## EXERCISE DIRECTIONS
Give the number of lines containing the word "each", and nothing else.

## PROVIDED MATERIAL
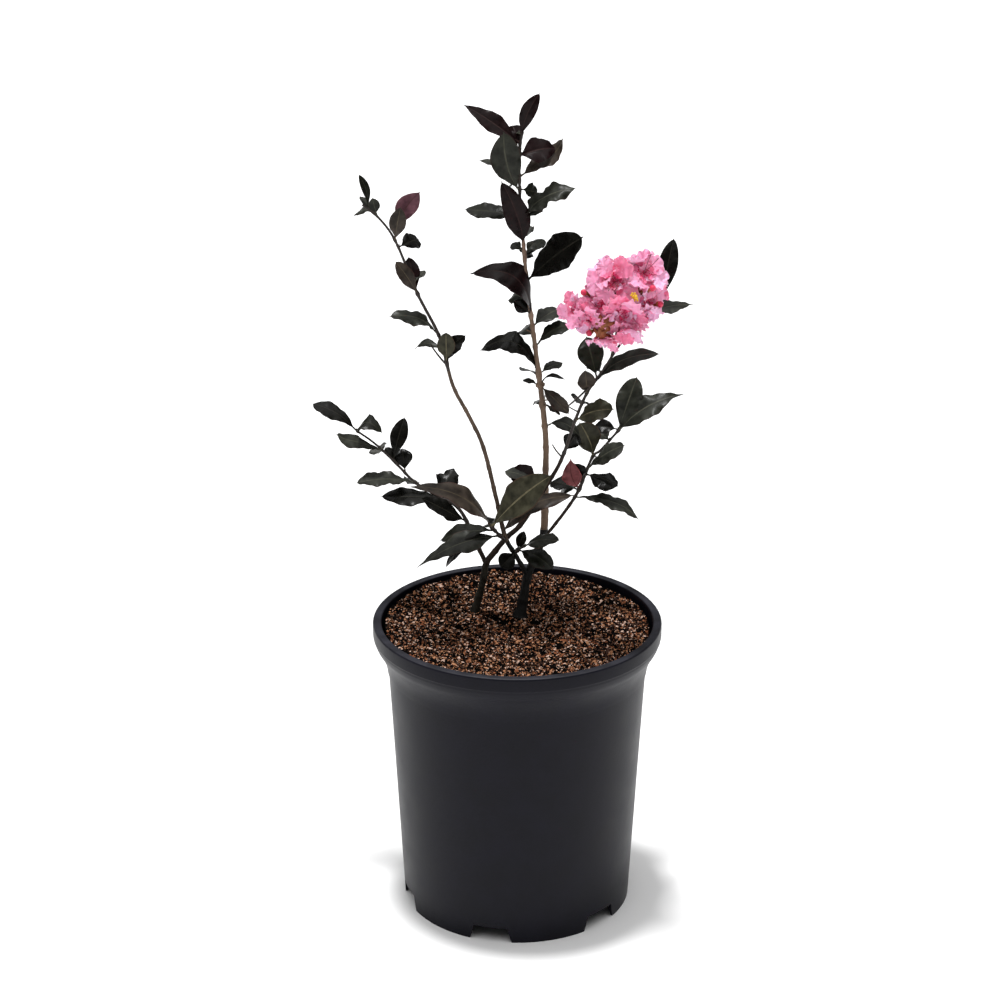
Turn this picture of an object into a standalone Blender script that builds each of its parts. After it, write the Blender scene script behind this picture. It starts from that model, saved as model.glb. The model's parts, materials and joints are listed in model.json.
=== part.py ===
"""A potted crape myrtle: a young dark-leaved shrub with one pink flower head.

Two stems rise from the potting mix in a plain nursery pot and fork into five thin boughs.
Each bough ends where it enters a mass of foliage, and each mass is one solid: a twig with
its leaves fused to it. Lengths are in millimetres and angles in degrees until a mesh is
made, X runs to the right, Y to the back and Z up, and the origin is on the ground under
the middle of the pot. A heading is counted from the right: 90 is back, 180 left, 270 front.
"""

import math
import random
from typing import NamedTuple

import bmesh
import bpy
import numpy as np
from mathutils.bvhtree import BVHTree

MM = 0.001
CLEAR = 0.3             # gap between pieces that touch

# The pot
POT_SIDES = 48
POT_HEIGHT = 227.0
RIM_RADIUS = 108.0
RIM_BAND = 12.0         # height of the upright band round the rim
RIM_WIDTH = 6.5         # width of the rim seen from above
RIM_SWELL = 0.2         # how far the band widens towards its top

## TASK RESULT
2